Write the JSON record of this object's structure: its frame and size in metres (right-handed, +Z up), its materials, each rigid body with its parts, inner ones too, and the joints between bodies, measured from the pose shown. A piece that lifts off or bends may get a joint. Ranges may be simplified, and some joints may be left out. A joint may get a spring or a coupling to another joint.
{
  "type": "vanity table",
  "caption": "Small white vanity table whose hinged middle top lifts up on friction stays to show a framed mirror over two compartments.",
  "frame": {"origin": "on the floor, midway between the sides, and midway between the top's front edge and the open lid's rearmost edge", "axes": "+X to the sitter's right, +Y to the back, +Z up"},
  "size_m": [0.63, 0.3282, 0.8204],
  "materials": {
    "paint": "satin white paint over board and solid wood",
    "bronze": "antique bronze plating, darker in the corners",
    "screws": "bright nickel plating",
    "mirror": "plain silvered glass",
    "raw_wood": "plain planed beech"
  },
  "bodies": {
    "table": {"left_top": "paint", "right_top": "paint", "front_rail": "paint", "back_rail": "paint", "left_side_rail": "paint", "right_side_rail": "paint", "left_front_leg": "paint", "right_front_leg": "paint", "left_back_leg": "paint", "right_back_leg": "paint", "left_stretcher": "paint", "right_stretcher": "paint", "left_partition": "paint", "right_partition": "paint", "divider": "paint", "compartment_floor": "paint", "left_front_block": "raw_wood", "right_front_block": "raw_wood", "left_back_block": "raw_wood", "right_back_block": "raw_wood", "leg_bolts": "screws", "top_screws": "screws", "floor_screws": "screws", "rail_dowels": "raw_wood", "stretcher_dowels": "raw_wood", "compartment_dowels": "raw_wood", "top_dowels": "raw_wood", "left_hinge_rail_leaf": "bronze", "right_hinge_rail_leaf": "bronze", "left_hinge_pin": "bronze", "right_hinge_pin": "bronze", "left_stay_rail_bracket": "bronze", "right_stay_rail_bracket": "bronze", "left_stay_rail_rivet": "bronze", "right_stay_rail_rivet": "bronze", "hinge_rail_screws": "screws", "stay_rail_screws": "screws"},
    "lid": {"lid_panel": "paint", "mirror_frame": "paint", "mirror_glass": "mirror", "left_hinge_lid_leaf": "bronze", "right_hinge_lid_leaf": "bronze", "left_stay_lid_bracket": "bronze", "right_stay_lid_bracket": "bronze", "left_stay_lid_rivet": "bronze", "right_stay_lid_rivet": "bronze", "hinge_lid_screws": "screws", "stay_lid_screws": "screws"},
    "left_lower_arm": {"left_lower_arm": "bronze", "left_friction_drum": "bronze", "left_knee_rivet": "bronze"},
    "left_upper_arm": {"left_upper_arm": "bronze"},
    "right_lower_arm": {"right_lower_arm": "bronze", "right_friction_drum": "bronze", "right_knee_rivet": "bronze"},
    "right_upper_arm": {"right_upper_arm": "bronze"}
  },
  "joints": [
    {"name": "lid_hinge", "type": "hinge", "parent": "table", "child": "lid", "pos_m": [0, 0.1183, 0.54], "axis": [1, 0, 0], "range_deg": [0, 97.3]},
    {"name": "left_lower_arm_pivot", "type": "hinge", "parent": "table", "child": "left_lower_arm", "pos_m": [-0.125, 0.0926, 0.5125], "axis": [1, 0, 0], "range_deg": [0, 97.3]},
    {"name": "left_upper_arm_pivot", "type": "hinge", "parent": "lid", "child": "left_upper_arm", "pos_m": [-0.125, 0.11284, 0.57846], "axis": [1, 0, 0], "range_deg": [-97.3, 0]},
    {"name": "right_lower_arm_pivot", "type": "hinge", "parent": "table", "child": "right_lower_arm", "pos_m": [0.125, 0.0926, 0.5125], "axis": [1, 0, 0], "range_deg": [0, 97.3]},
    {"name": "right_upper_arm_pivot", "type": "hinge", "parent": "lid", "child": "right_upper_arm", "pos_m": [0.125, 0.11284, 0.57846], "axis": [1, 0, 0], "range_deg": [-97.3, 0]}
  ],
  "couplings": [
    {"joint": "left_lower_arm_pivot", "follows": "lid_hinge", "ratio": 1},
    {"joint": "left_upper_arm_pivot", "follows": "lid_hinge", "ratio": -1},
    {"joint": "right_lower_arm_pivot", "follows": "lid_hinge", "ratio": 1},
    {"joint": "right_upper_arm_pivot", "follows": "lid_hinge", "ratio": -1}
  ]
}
...
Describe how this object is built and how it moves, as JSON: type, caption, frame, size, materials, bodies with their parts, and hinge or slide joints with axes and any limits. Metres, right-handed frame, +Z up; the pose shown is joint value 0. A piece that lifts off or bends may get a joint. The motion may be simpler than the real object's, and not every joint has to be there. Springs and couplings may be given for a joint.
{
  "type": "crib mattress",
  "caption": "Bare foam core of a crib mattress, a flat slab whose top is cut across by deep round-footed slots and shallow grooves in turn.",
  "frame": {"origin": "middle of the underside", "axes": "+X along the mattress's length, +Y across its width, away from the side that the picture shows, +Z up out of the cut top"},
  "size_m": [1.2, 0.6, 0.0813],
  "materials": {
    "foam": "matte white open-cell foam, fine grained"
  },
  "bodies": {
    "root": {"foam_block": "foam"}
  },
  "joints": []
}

**EXERCISE OBJECTIVE:**
Identify the lines in the entries that hold "with" and return each one.

**WORKED SOLUTION:**
Write the JSON record of this object's structure: its frame and size in metres (right-handed, +Z up), its materials, each rigid body with its parts, inner ones too, and the joints between bodies, measured from the pose shown. A piece that lifts off or bends may get a joint. Ranges may be simplified, and some joints may be left out. A joint may get a spring or a coupling to another joint.
Describe how this object is built and how it moves, as JSON: type, caption, frame, size, materials, bodies with their parts, and hinge or slide joints with axes and any limits. Metres, right-handed frame, +Z up; the pose shown is joint value 0. A piece that lifts off or bends may get a joint. The motion may be simpler than the real object's, and not every joint has to be there. Springs and couplings may be given for a joint.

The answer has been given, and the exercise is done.